Да и биография автора, крестьянского сына, талантливого самоучки, своим трудом и умом поднявшегося по социальной лестнице и вошедшего в высшие литературные круги предреволюционной России, удерживает от скоропалительных оценок. Скалдин был человеком деловым и умным. И безусловно, художественно одаренным. Дружил с Вячеславом Ивановым, с Мейерхольдом, был собеседником Блока и Георгия Иванова, оппонентом Василия Розанова. Роман его хоть и плох, но плох все-таки не так, как другие плохие романы, — иначе.

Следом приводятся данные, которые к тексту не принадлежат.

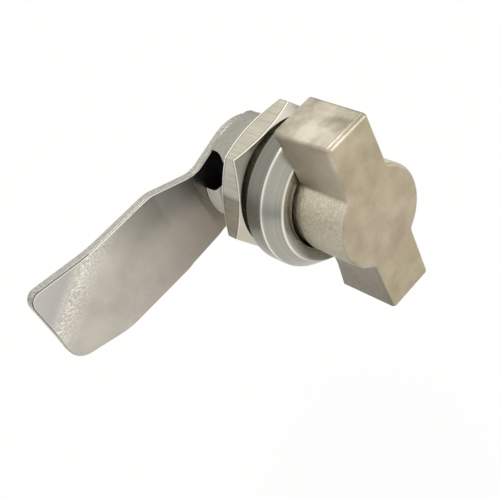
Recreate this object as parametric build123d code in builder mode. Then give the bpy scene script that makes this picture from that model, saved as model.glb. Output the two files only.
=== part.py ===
"""Quarter-turn cam lock with a wing handle, for a panel with a double-D hole.

Millimetres, +Z up. The origin is on the lock's axis, in the plane where the flange
meets the panel. The handle faces -Y, the barrel and the cam lie behind the panel at +Y.
The parts are drawn locked: the wing stands upright and the cam points along -X.
"""
import os
from math import cos, hypot, radians, sin, tan

from build123d import *

# Barrel, to suit a 22 mm double-D hole
barrel_r = 11.0
barrel_flats = 20.0
barrel_end = 15.2
bore_r = 7.05
barrel_end_chamfer = 0.4
slot_r = 4.5
slot_depth = 5.2
slot_turn = 33.0
window_turn = 45.0
window_depth = 3.0
thread_play = 0.05

# Flange, in front of the panel
flange_over = 3.5
bevel_run = 2.2
rim_front = 4.5
flange_front = 7.9
flange_chamfer = 0.8
mouth_r = 9.9
mouth_floor = 3.4
mouth_chamfer = 0.25

# Seals
seal_land = 0.7
seal_w = 1.2
seal_depth = 1.0
ring_section = 1.9
ring_side_play = 0.1
ring_y = 3.0
ring_play = 0.04

# Wing handle
wing_len = 40.0
wing_end_w = 10.2
wing_root_w = 10.8
wing_front = 20.0
wing_gap = 0.3
disc_r = 9.7
neck_r = 9.3
neck_front = 9.5
neck_slope = 0.5
tip_sweep = 1.4
sweep_start = 12.5
wing_corner_r = 0.9
root_r = 1.0
front_edge_r = 0.85
back_edge = 0.3
shoulder_gap = 0.15

# Spindle
journal_play = 0.05
square_w = 8.0
square_play = 0.05
spindle_over = 0.15
bolt_r = 3.0
bolt_play = 0.03
tap_depth = 14.0

# Mounting nut
nut_wall = 2.5
nut_front = 2.05
nut_thick = 5.15
nut_turn = 3.5
nut_chamfer_in = 0.2
nut_chamfer_angle = 30.0
nut_bore_chamfer = 0.5

# Cam
sheet = 2.0
hub_r = 10.0
neck_angle = 15.4
neck_run = 8.2
arm_half = 10.0
arm_x = 21.0
cam_reach = 50.0
crank = 1.5
crank_start = 12.5
crank_end = 20.0
neck_fillet = 6.0
arm_fillet = 10.0
crank_r = 4.0
lead_corner_r = 2.6
trail_start = 38.0
trail_end_z = 6.4
trail_heel_r = 14.0
trail_corner_r = 4.5
lead_start = 36.0
lead_end_z = 1.0
lead_angle = 21.0
lead_r = 7.0
cam_edge = 0.25

# Stop lug, pressed forward out of the hub
lug_h = 1.2
lug_dent = 1.0
lug_play = 0.12
lug_in_r = 7.5
lug_out_r = 9.5

# Fasteners behind the cam
washer_r = 8.0
washer_t = 1.6
washer_hole_r = 3.2
spring_r = 5.9
spring_hole_r = 3.1
spring_t = 1.4
spring_slit = 0.8
head_r = 5.25
head_t = 3.3
head_rim = 0.5
head_flat_r = 3.0
head_bulge = 0.55
key_af = 4.0
key_depth = 2.1
bolt_grip = 11.0

# Derived sizes
panel = Plane.XZ
flange_r = barrel_r + flange_over
face_r = flange_r - bevel_run
seal_in_r = barrel_r + seal_land
seal_out_r = seal_in_r + seal_w
spindle_r = bore_r - journal_play
wing_back = flange_front + wing_gap
shoulder = mouth_floor + shoulder_gap
spindle_end = barrel_end + spindle_over
cam_front = spindle_end
cam_back = cam_front + sheet
square_end = cam_back - journal_play
arm_front = cam_front + crank
arm_back = arm_front + sheet
washer_back = cam_back + washer_t
spring_back = washer_back + spring_t
slot_y = barrel_end - slot_depth + slot_r
ring_out_r = bore_r - ring_play
ring_in_r = ring_out_r - ring_section
ring_front = ring_y - ring_section / 2


def behind(y):
    """The plane across the axis at a height y behind the panel face."""
    return panel.offset(-y)


os.makedirs("parts", exist_ok=True)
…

Ключ к пониманию романа заключается в том, что Скалдин был близок к символистам, интересовался розенкрейцерством и оккультизмом. Именно как символистский текст и стоит читать «Странствия и приключения Никодима…». Во всяком случае — как текст, буквально нашпигованный символами, скрытыми или явными. Как, например, в случае с белой голубкой (хрестоматийный символ Святого Духа), гибнущей в медной трубе автомобильного клаксона, имеющего форму змея — «Медного змия» (ср. зловещий образ авто у Александра Грина в рассказе «Серый автомобиль»). В свете сказанного и выбор имени главного героя уже не кажется странным — на память приходит фарисей Никодим, тайный ученик Христа.

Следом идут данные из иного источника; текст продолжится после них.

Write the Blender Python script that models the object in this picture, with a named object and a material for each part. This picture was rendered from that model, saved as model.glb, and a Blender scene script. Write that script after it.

Сближать романы Булгакова и Скалдина на том основании, что в обоих действуют некие потусторонние силы, а также потому, что в них при желании можно обнаружить сюжетные и прочие переклички (красавица-ведьма, в которую влюблен главный герой, загадочный господин W и т. д.), пожалуй, не стоит. И типологически, и стилистически эти романы представляют собой совершенно разные литературные явления. Если московские главы «Мастера и Маргариты» по стилю и жанровым особенностям ближе к прозе Ильфа и Петрова (конспирологические спекуляции на тему авторства «Двенадцати стульев» не случайны), то сомнамбулические «Странствия и приключения Никодима Старшего» тяготеют скорее к Новалису, Майринку, Гофману, Федору Сологубу. И — к Кафке с его алогичными нарративами, с повседневной обыденностью абсурда.

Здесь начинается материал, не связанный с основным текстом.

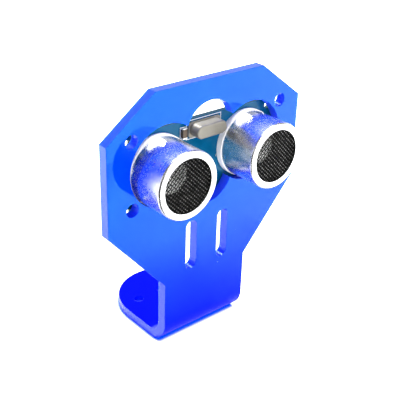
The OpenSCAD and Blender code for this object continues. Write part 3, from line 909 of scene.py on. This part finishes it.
def left_floor_flag():
    """A card on the floor on the left in front, clear of what the sheet itself mirrors to the camera:
    painted shade on the floor there, seen only in reflections.
    """
    level = plate_lo.z + 0.2 * MM
    near, far = plate_lo.y - 16 * MM, plate_lo.y - 96 * MM
    left, right_near, right_far = -0.09, -0.026, 0.042
    inward = Vector((-0.762, -0.648, 0))
    start = inward.dot(Vector((right_near, near, 0)))

    def cover(s):
        return s.math("MULTIPLY", fade(s, inward, start, start + 8 * MM), fade(s, (1, 0, 0), left, -0.06))

    corners = [(left, far, level), (right_far, far, level), (right_near, near, level), (left, near, level)]
    flag("left_floor_flag", corners, cover)


def front_floor_flag():
    """A strip on the floor under and before the bend, fading out forwards: a painted shadow of the bracket,
    seen only in reflections.
    """
    level = plate_lo.z + 0.1 * MM
    near, far, side = plate_lo.y + 4.4 * MM, plate_lo.y - 40 * MM, 50 * MM
    full = plate_lo.y - 6 * MM
    corners = [(-side, far, level), (side, far, level), (side, near, level), (-side, near, level)]
    flag("front_floor_flag", corners, lambda s: fade(s, (0, 1, 0), far, full, 0.75))


floor()
camera_side_flag()
left_floor_flag()
front_floor_flag()


# ---- light and world ------------------------------------------------------------

def softbox(name, direction, distance, size, power, only=()):
    """A square area light turned to the object; where only is given, it lights just those nodes."""
    light = bpy.data.lights.new(name, "AREA")
    light.size = size
    light.energy = power
    obj = bpy.data.objects.new(name, light)
    direction = Vector(direction).normalized()
    obj.location = object_mid + direction * distance
    obj.rotation_euler = direction.to_track_quat("Z", "Y").to_euler()
    scene.collection.objects.link(obj)
    if only:
        lit = bpy.data.collections.new(name + "_lit")
        for node in only:
            lit.objects.link(NODES[node])
        obj.light_linking.receiver_collection = lit


def overhead(direction, strength, spread):
    """A broad even light from above that reaches the whole floor, but not the cans."""
    light = bpy.data.lights.new("overhead_light", "SUN")
    light.energy = strength
    light.angle = math.radians(spread)
    obj = bpy.data.objects.new("overhead_light", light)
    obj.rotation_euler = Vector(direction).to_track_quat("Z", "Y").to_euler()
    scene.collection.objects.link(obj)
    # a receiver collection that only leaves things out keeps all the rest lit
    unlit = bpy.data.collections.new("overhead_light_unlit")
    for node in CANS:
        unlit.objects.link(NODES[node])
    for link in unlit.collection_objects:
        link.light_linking.link_state = "EXCLUDE"
    obj.light_linking.receiver_collection = unlit


def studio_world(strength, horizon, sky):
    """White up to a low height all round, and dim above; each is a place on the ramp and a colour."""
    world = bpy.data.worlds.new("studio")
    world.use_nodes = True
    scene.world = world
    tree = world.node_tree
    shade = tree.nodes["Background"]
    coord = tree.nodes.new("ShaderNodeTexCoord")
    split = tree.nodes.new("ShaderNodeSeparateXYZ")
    ramp = tree.nodes.new("ShaderNodeValToRGB")
    tree.links.new(coord.outputs["Generated"], split.inputs[0])
    tree.links.new(split.outputs["Z"], ramp.inputs["Fac"])
    tree.links.new(ramp.outputs["Color"], shade.inputs["Color"])
    for stop, (place, colour) in zip(ramp.color_ramp.elements, (horizon, sky)):
        stop.position = place
        stop.color = colour
    shade.inputs["Strength"].default_value = strength


BEHIND, ABOVE, BEFORE = (0.33, 0.69, 0.645), (0.10, 0.45, 0.90), (0.15, -0.80, 0.60)
softbox("key_light", BEHIND, distance=0.6, size=0.12, power=1.3, only=CANS)
softbox("top_haze", ABOVE, distance=0.6, size=0.5, power=2.8, only=CANS)
softbox("front_fill", BEFORE, distance=0.8, size=1.0, power=5.8)
overhead(ABOVE, strength=5.0, spread=28)
studio_world(1.06, horizon=(0.30, rgb(1.0, 1.0, 1.0)), sky=(0.46, rgb(0.11, 0.115, 0.125)))

scene.view_settings.view_transform = "Standard"
scene.view_settings.look = "None"
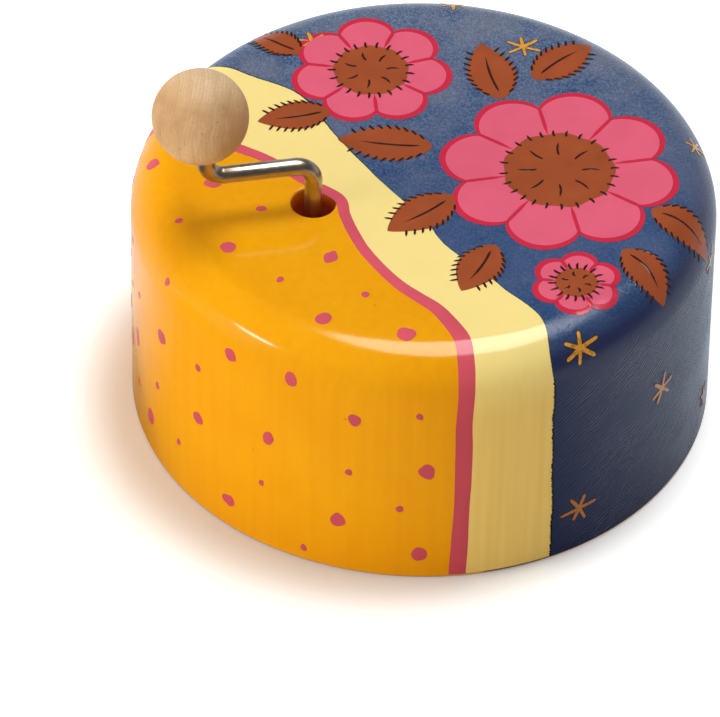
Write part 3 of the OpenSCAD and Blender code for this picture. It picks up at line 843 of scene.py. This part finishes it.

И все-таки не исключено, что Булгаков с этим текстом был знаком и испытал некоторое его влияние. Например, известные стилистические параллели можно усмотреть в названиях глав («Коляска незнакомца», «Переписка Ираклия с неизвестными», «Господин Марфушин в действии»), в изобретении причудливых имен и фамилий героев (Феоктист Селивёрстович, Федул Иванович, Лейзер Шмеркович Вексельман, Арчибальд, Мейстерзингер, Никулаш-Недвигайлов и проч.). Некоторые общие черты имеют отдельные персонажи Скалдина и Булгакова — например, фразы мелкого беса Марфушина иногда напоминают комично-галантные излияния кота Бегемота (кстати, говорящий кот, Мастер и загадочный маг со странной походкой фигурируют в одном из чудом уцелевших текстов Скалдина — «Рассказе о господине Просто»). К мысли о литературном влиянии на Булгакова, видимо, должна подталкивать нас и глава «Содомская долина», в которой описано путешествие Никодима в Святую землю — в Иерусалим, к Мертвому морю. Не это ли мотивировало Михаила Афанасьевича к написанию ершалаимских глав? Кто знает…
Как бы то ни было, чем больше подобных вопросов, тем занимательнее читать эту странную книгу, в которой повседневность носит черты то ли галлюцинации, то ли ночного кошмара. Фабрика по производству людей, отрезанные головы странствующих монахов, домик китайского торговца на островке посреди лесного озера, ожившая деревянная статуя красавицы-ведьмы, долина на месте Содома, населенная женщинами-мужеубийцами — казалось бы, все это должно было уводить российского читателя от тревожной действительности переломного 1917 года в какую-то иную, параллельную реальность. Вместе с тем при всей отвлеченности «Странствий и приключений Никодима…» от текущего политического момента этот мрачно-тревожный роман для своего времени был вполне злободневным и даже пророческим. По крайней мере полным странных совпадений. «Старый ипатьевский дом…» — так начинается он, и эти слова не могут не вызвать у современного читателя секундной оторопи. Понятно, что упоминание «ипатьевского дома» за год до расстрела царской семьи — чистое совпадение, не более. Но каждый день мимо этого дома, мимо родового гнезда дворян Ипатьевых огромной толпой проходят тысячи «чудовищ» — человекоподобных существ, похожих на фабричных рабочих. Не провидение ли это грядущей пролетарской «массы», которая зальет собой все и всяческие «ипатьевские дома», сделав их местом казни для Никодима, Николая и всех им подобных?
И еще одно интересное совпадение: Алексей Скалдин надписал свой роман Александру Блоку за несколько дней до начала Октябрьской революции. Интересно, нашел ли поэт, увлеченный музыкой революции, время прочитать эту книгу, которую спустя сто с лишним лет издаст воспетый им в последнем стихотворении Пушкинский Дом?